**Given information**:
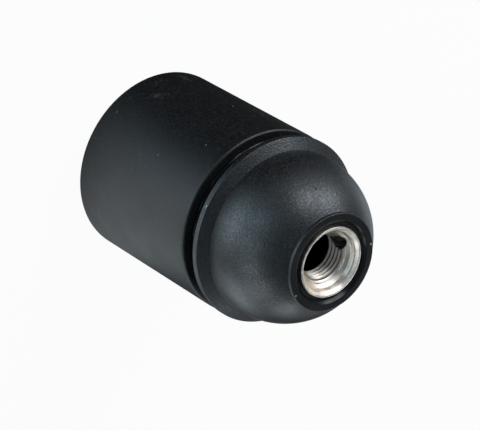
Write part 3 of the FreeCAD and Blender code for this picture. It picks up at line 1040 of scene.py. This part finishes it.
@dataclass
class LockAxis:
    """Line of the locking screw: where it meets the entry bore, and which way it leans outwards."""

    azimuth: float = 155.0
    lean: float = 30.0
    radius: float = 4.46
    level: float = 55.91

    def frame(self, distance: float = 0.0) -> Matrix:
        """Finds the frame of what lies on the line.

        Args:
            distance: how far outside the bore's wall the frame starts, in millimetres.

        Returns:
            The frame, with +Z outwards along the line.
        """
        turn, lean = math.radians(self.azimuth), math.radians(self.lean)
        outward = Vector((math.cos(turn), math.sin(turn), 0))
        direction = outward * math.cos(lean) - Vector((0, 0, math.sin(lean)))
        start = outward * self.radius + Vector((0, 0, self.level)) + direction * distance
        return Matrix.Translation(start * MM) @ direction.to_track_quat("Z", "X").to_matrix().to_4x4()


@dataclass
class DomedCap:
    """Domed cap: threaded neck, flange, shoulder, dome, collar, boss for the bush, keys and screw guide."""

    neck_root: float = 17.2
    neck_bore: float = 15.2
    neck_end: float = 32.2
    flange_radius: float = 20.0
    flange: float = 40.2
    shoulder: float = 41.5
    dome_base: float = 42.9
    dome_radius: float = 17.8
    dome_wall: float = 2.4
    dome_centre: float = 44.35
    collar_radius: float = 10.45
    collar: float = 59.46
    recess_radius: float = 8.9
    recess_floor_radius: float = 8.3
    recess_floor: float = 58.66
    bush_radius: float = 7.5
    bush_end: float = 51.51
    boss_radius: float = 10.0
    key_width: float = 3.0
    key_depth: float = 2.6
    guide_radius: float = 2.3
    guide_wall: float = 1.3
    guide_start: float = 3.4
    guide_end: float = 15.0
    driver_end: float = 24.0
    key_bite: float = 0.8
    key_rise: float = 1.2
    dome_steps: int = 48
    vault_steps: int = 14
    segments: int = 256
    grained: MouldedPlastic = MouldedPlastic(
        "cap_grained", (0.004, 0.0042, 0.0045), 0.37, 0.34, 0.045, specular=0.85, dust=0.12, scuffs=0.1,
        fleck=0.8, painted_reflection_tint=(0.88, 0.95, 1.0), stains_and_painted_light=(
            # Painted glints: the first two marks are light specks on the flange's rounded edge, where small
            # burrs catch the light.
            SurfaceMark((3.3, -19.75, 40.9), 0.45, (0.3, 0.31, 0.32), 0.8),
            SurfaceMark((2.9, -19.8, 41.15), 0.3, (0.4, 0.41, 0.42), 0.8, patchy=False),
            SurfaceMark((1.07, -11.16, 58.1), 0.5, (0.0, 0.0, 0.0), 0.9, dull=0.45, patchy=False),
            SurfaceMark((-10.85, -9.56, 54.7), 0.35, (0.0, 0.0, 0.0), 0.9, dull=0.45, patchy=False),
            SurfaceMark((-8.16, -10.11, 56.5), 0.4, (0.4, 0.39, 0.37), 0.6)))
    smooth: MouldedPlastic = MouldedPlastic(
        "cap_smooth", (0.003, 0.0032, 0.0035), 0.28, 0.5, 0.002, specular=0.25, dust=0.25, scuffs=0.15,
        stains_and_painted_light=(
            SurfaceMark((-7.16, 6.93, 59.46), 0.3, (0.5, 0.49, 0.47), 0.8, patchy=False),
            SurfaceMark((9.18, -4.05, 59.46), 0.28, (0.5, 0.49, 0.47), 0.7, patchy=False)))

    def _dome(self, radius: float, low: float, high: float, steps: int, finish: int) -> list[Corner]:
        """Lays corners along an arc of the dome.

        Args:
            radius: radius of the arc, in millimetres.
            low: latitude where it starts, in degrees.
            high: latitude where it ends.
            steps: divisions of the arc.
            finish: finish number of its wall.

        Returns:
            The corners.
        """
        angles = [math.radians(low + (high - low) * k / steps) for k in range(steps + 1)]
        return [Corner(radius * math.cos(angle), self.dome_centre + radius * math.sin(angle), 0, finish)
                for angle in angles]

    def section(self) -> list[Corner]:
        """Lays out the cap's half section.

        Returns:
            Its corners.
        """
        base = math.degrees(math.asin((self.dome_base - self.dome_centre) / self.dome_radius))
        top = math.degrees(math.acos(self.collar_radius / self.dome_radius))
        inner = self.dome_radius - self.dome_wall
        start = math.degrees(math.acos(self.neck_bore / inner))
        finish = math.degrees(math.acos(self.boss_radius / inner))
        return [
            Corner(self.bush_radius, self.recess_floor, 0, 1),
            Corner(self.recess_floor_radius, self.recess_floor, 0.1, 1),
            Corner(self.recess_radius, self.collar, 0.15, 1),
            Corner(self.collar_radius, self.collar, 0.17, 0),
            *self._dome(self.dome_radius, top, base, self.dome_steps, 0),
            Corner(self.flange_radius, self.shoulder, 0.18, 0),
            Corner(self.flange_radius, self.flange, 0.22, 1),
            Corner(self.neck_root, self.flange, 0.25, 1),
            Corner(self.neck_root, self.flange - 0.5, 0, 1, NECK_THREAD),
            Corner(self.neck_root, self.neck_end + 0.6, 0, 1),
            Corner(self.neck_root - 0.5, self.neck_end, 0.1, 1),
            Corner(self.neck_bore, self.neck_end, 0.25, 1),
            *self._dome(inner, start, finish, self.vault_steps, 1),
            Corner(self.boss_radius, self.bush_end, 0.3, 1),
            Corner(self.bush_radius, self.bush_end, 0, 1),
        ]

    def build(self, shop: Workshop, lock: LockAxis) -> None:
        """Makes the cap.

        Args:
            shop: where meshes are made.
            lock: line of the locking screw, which the guide follows.
        """
        materials = [self.grained.build(), self.smooth.build()]
        cap = shop.turned("cap_moulding", self.section(), materials, self.segments)
        wall = self.guide_radius + self.guide_wall
        ball = [Corner(0, self.dome_centre, 0, 1),
                *self._dome(self.dome_radius - self.dome_wall / 2, 0.0, 90.0, 30, 1)]
        guide = [Corner(0, self.guide_start, 0, 1), Corner(wall, self.guide_start, 0, 1),
                 Corner(wall, self.guide_end, 0, 1), Corner(0, self.guide_end, 0, 1)]
        sleeve = shop.turned("guide", guide, materials, 64, lock.frame())
        adds = [shop.combine(sleeve, [shop.turned("ball", ball, materials, 96)], Join.KEEP)]
        for side in (0.0, math.pi):
            low = (self.neck_bore - self.key_depth, -self.key_width / 2, self.neck_end)
            high = (self.neck_bore + self.key_bite, self.key_width / 2, self.dome_base + self.key_rise)
            adds.append(shop.block("key", low, high, materials, Matrix.Rotation(side, 4, "Z"), 1))
        cap = shop.combine(cap, adds, Join.ADD)
        hole = [Corner(0, 0, 0, 1), Corner(self.guide_radius, 0, 0, 1),
                Corner(self.guide_radius, self.driver_end, 0, 1), Corner(0, self.driver_end, 0, 1)]
        driver = shop.turned("driver_hole", hole, materials, 64, lock.frame())
        cap = shop.combine(cap, [driver], Join.CUT)
        hang(cap, "cap", "cap_plastic", "domed_cap")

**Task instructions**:
Reproduce all of the data exactly as given.

**Result of this exercise**:
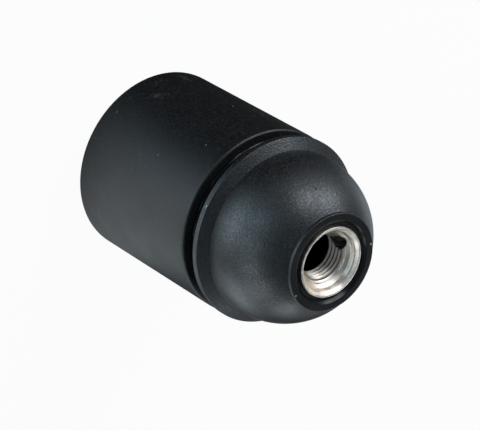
Write part 3 of the FreeCAD and Blender code for this picture. It picks up at line 1040 of scene.py. This part finishes it.
@dataclass
class LockAxis:
    """Line of the locking screw: where it meets the entry bore, and which way it leans outwards."""

    azimuth: float = 155.0
    lean: float = 30.0
    radius: float = 4.46
    level: float = 55.91

    def frame(self, distance: float = 0.0) -> Matrix:
        """Finds the frame of what lies on the line.

        Args:
            distance: how far outside the bore's wall the frame starts, in millimetres.

        Returns:
            The frame, with +Z outwards along the line.
        """
        turn, lean = math.radians(self.azimuth), math.radians(self.lean)
        outward = Vector((math.cos(turn), math.sin(turn), 0))
        direction = outward * math.cos(lean) - Vector((0, 0, math.sin(lean)))
        start = outward * self.radius + Vector((0, 0, self.level)) + direction * distance
        return Matrix.Translation(start * MM) @ direction.to_track_quat("Z", "X").to_matrix().to_4x4()


@dataclass
class DomedCap:
    """Domed cap: threaded neck, flange, shoulder, dome, collar, boss for the bush, keys and screw guide."""

    neck_root: float = 17.2
    neck_bore: float = 15.2
    neck_end: float = 32.2
    flange_radius: float = 20.0
    flange: float = 40.2
    shoulder: float = 41.5
    dome_base: float = 42.9
    dome_radius: float = 17.8
    dome_wall: float = 2.4
    dome_centre: float = 44.35
    collar_radius: float = 10.45
    collar: float = 59.46
    recess_radius: float = 8.9
    recess_floor_radius: float = 8.3
    recess_floor: float = 58.66
    bush_radius: float = 7.5
    bush_end: float = 51.51
    boss_radius: float = 10.0
    key_width: float = 3.0
    key_depth: float = 2.6
    guide_radius: float = 2.3
    guide_wall: float = 1.3
    guide_start: float = 3.4
    guide_end: float = 15.0
    driver_end: float = 24.0
    key_bite: float = 0.8
    key_rise: float = 1.2
    dome_steps: int = 48
    vault_steps: int = 14
    segments: int = 256
    grained: MouldedPlastic = MouldedPlastic(
        "cap_grained", (0.004, 0.0042, 0.0045), 0.37, 0.34, 0.045, specular=0.85, dust=0.12, scuffs=0.1,
        fleck=0.8, painted_reflection_tint=(0.88, 0.95, 1.0), stains_and_painted_light=(
            # Painted glints: the first two marks are light specks on the flange's rounded edge, where small
            # burrs catch the light.
            SurfaceMark((3.3, -19.75, 40.9), 0.45, (0.3, 0.31, 0.32), 0.8),
            SurfaceMark((2.9, -19.8, 41.15), 0.3, (0.4, 0.41, 0.42), 0.8, patchy=False),
            SurfaceMark((1.07, -11.16, 58.1), 0.5, (0.0, 0.0, 0.0), 0.9, dull=0.45, patchy=False),
            SurfaceMark((-10.85, -9.56, 54.7), 0.35, (0.0, 0.0, 0.0), 0.9, dull=0.45, patchy=False),
            SurfaceMark((-8.16, -10.11, 56.5), 0.4, (0.4, 0.39, 0.37), 0.6)))
    smooth: MouldedPlastic = MouldedPlastic(
        "cap_smooth", (0.003, 0.0032, 0.0035), 0.28, 0.5, 0.002, specular=0.25, dust=0.25, scuffs=0.15,
        stains_and_painted_light=(
            SurfaceMark((-7.16, 6.93, 59.46), 0.3, (0.5, 0.49, 0.47), 0.8, patchy=False),
            SurfaceMark((9.18, -4.05, 59.46), 0.28, (0.5, 0.49, 0.47), 0.7, patchy=False)))

    def _dome(self, radius: float, low: float, high: float, steps: int, finish: int) -> list[Corner]:
        """Lays corners along an arc of the dome.

        Args:
            radius: radius of the arc, in millimetres.
            low: latitude where it starts, in degrees.
            high: latitude where it ends.
            steps: divisions of the arc.
            finish: finish number of its wall.

        Returns:
            The corners.
        """
        angles = [math.radians(low + (high - low) * k / steps) for k in range(steps + 1)]
        return [Corner(radius * math.cos(angle), self.dome_centre + radius * math.sin(angle), 0, finish)
                for angle in angles]

    def section(self) -> list[Corner]:
        """Lays out the cap's half section.

        Returns:
            Its corners.
        """
        base = math.degrees(math.asin((self.dome_base - self.dome_centre) / self.dome_radius))
        top = math.degrees(math.acos(self.collar_radius / self.dome_radius))
        inner = self.dome_radius - self.dome_wall
        start = math.degrees(math.acos(self.neck_bore / inner))
        finish = math.degrees(math.acos(self.boss_radius / inner))
        return [
            Corner(self.bush_radius, self.recess_floor, 0, 1),
            Corner(self.recess_floor_radius, self.recess_floor, 0.1, 1),
            Corner(self.recess_radius, self.collar, 0.15, 1),
            Corner(self.collar_radius, self.collar, 0.17, 0),
            *self._dome(self.dome_radius, top, base, self.dome_steps, 0),
            Corner(self.flange_radius, self.shoulder, 0.18, 0),
            Corner(self.flange_radius, self.flange, 0.22, 1),
            Corner(self.neck_root, self.flange, 0.25, 1),
            Corner(self.neck_root, self.flange - 0.5, 0, 1, NECK_THREAD),
            Corner(self.neck_root, self.neck_end + 0.6, 0, 1),
            Corner(self.neck_root - 0.5, self.neck_end, 0.1, 1),
            Corner(self.neck_bore, self.neck_end, 0.25, 1),
            *self._dome(inner, start, finish, self.vault_steps, 1),
            Corner(self.boss_radius, self.bush_end, 0.3, 1),
            Corner(self.bush_radius, self.bush_end, 0, 1),
        ]

    def build(self, shop: Workshop, lock: LockAxis) -> None:
        """Makes the cap.

        Args:
            shop: where meshes are made.
            lock: line of the locking screw, which the guide follows.
        """
        materials = [self.grained.build(), self.smooth.build()]
        cap = shop.turned("cap_moulding", self.section(), materials, self.segments)
        wall = self.guide_radius + self.guide_wall
        ball = [Corner(0, self.dome_centre, 0, 1),
                *self._dome(self.dome_radius - self.dome_wall / 2, 0.0, 90.0, 30, 1)]
        guide = [Corner(0, self.guide_start, 0, 1), Corner(wall, self.guide_start, 0, 1),
                 Corner(wall, self.guide_end, 0, 1), Corner(0, self.guide_end, 0, 1)]
        sleeve = shop.turned("guide", guide, materials, 64, lock.frame())
        adds = [shop.combine(sleeve, [shop.turned("ball", ball, materials, 96)], Join.KEEP)]
        for side in (0.0, math.pi):
            low = (self.neck_bore - self.key_depth, -self.key_width / 2, self.neck_end)
            high = (self.neck_bore + self.key_bite, self.key_width / 2, self.dome_base + self.key_rise)
            adds.append(shop.block("key", low, high, materials, Matrix.Rotation(side, 4, "Z"), 1))
        cap = shop.combine(cap, adds, Join.ADD)
        hole = [Corner(0, 0, 0, 1), Corner(self.guide_radius, 0, 0, 1),
                Corner(self.guide_radius, self.driver_end, 0, 1), Corner(0, self.driver_end, 0, 1)]
        driver = shop.turned("driver_hole", hole, materials, 64, lock.frame())
        cap = shop.combine(cap, [driver], Join.CUT)
        hang(cap, "cap", "cap_plastic", "domed_cap")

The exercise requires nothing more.